Монгольское вторжение на Русь и установление ордынского господства имело самые существенные последствия не только для государственной и социальной организации восточнославянских земель, но и предопределило дальнейший культурный и последовавший за ним религиозно-политический «развод» южных и северных центров «киевской державы». Произошедшее перераспределение сил между властными элитами и появление новых, крайне могущественных игроков в лице ордынских ханов и влиятельных темников в значительной мере заложило основы нового политического строя, предопределив развитие на его основе религиозной ситуации. Церковь в лице ее епископата была вынуждена приспосабливаться к новым реалиям. Главным же результатом, имевшим радикальные последствия для развития внутренней церковной жизни, стало усиление власти митрополитов. Наиболее наглядно плоды этих трансформаций прослеживаются в митрополичьих судах над епископатом и/или в наказаниях, какие русские первосвятители применяли к своим епархиальным архиереям. Данное обстоятельство весьма примечательно. В домонгольской Руси влияние митрополита на архиереев удельных территорий видится существенно ограниченным. Если епископат пользовался защитой города или княжеской власти, свести их с кафедры не представлялось возможным даже если в дело вмешивался Константинополь. Низложение такого архипастыря порой было не под силу даже великому князю. Лишь заговор или прямое военное вмешательство могли остудить пыл подобного святителя. Например, Иоаким Туровский, вероятно, поддержавший политические устремления своих горожан, был смещен после военного похода и падения города. Последствия произошедшего оказались плачевными как для архиерея, так и для кафедры, которая после этого овдовела на два десятилетия[231]
. Фактически неподконтрольным для киевских первосвятителей оказался митрополит Климент Смолятич, отсиживавшийся во Владимире на Волыни[232]. Впрочем, и сам Климент, занимая первопрестольную кафедру Руси, ничем не смог навредить своему обидчику Нифонту, опиравшемуся на симпатии Печерских иноков, патриаршее благословение и интересы городских элит Новгорода[233]. Наконец, Константинополю так и не удалось навязать Андрею Юрьевичу Боголюбскому епископа Леона, а киевский митрополит наконец-то смог расправиться с ненавистным ему Феодором Владимирским только после того, как любимец Андрея Юрьевича оказался в Киеве при обстоятельствах, лишенных какой-либо безусловной ясности[234].Летописные погодные записи и агиографические источники позволяют говорить о четырех или пяти примерах митрополичьих судов после монгольского вторжения и до переезда митрополита Петра в Москву. При этом судебные процессы и принятые на их основе наказания могли быть совершены при опоре как на соборные постановления, так и на частные судебные решения русских первосвятителей. Все известия связаны с именами двух самых влиятельных митрополитов первого века ордынского господства на Руси – Кирилла II (III) и Петра. Два или три суда приходятся на период святительства Кирилла. Прежде всего, это попытка организации суда над властным и независимым новгородским архиепископом Далматом (1273)[235]

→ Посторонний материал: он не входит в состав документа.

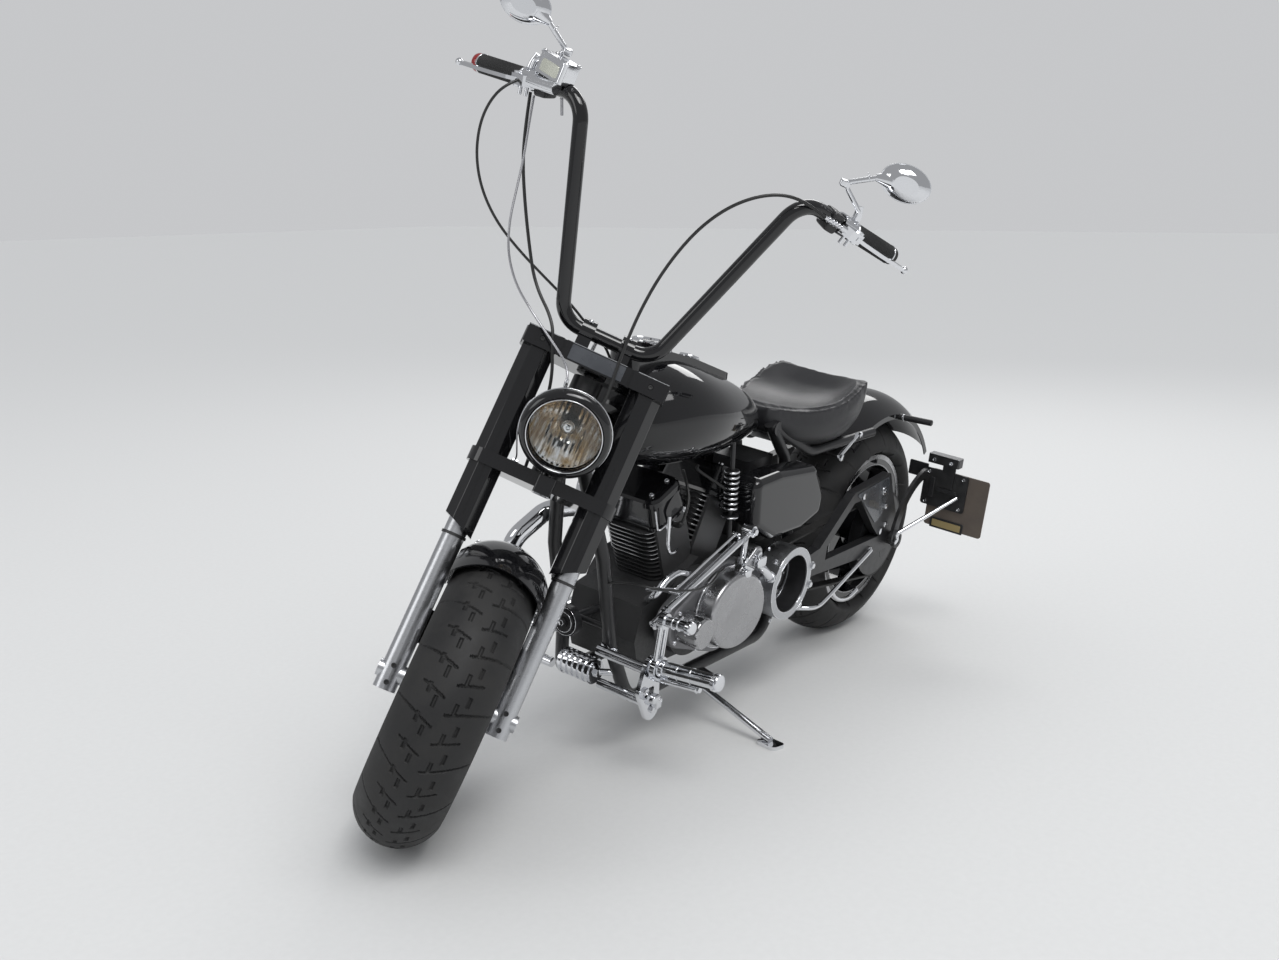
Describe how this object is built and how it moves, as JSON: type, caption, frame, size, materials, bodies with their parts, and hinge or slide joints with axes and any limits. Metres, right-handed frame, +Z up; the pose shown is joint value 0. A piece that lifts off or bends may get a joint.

. Во-вторых, наказания, наложенные митрополитом Кириллом на епископа Игнатия Ростовского (1280 и 1282)[236]. Не менее примечательна деятельность митрополита Петра, который и сам оказывался под судом или, по меньшей мере, перед необходимостью принести публичные объяснения в ответ на выдвинутые против него обвинения со стороны тверского епископа Андрея, обличившего митрополита в симонии[237]. Уже вскоре после того, как первосвятитель был оправдан, им были совершены суды над сарайским епископом Измаилом (1312)[238] и неким еретиком Сеитом, чья личность загадочна и, скорее всего, как-то связана с процессами исламизации в Орде[239]. При всем своем немногословии перечисленные известия примечательны и даже позволяют говорить об эволюции властных ресурсов обладателей киевской первосвятительской кафедры.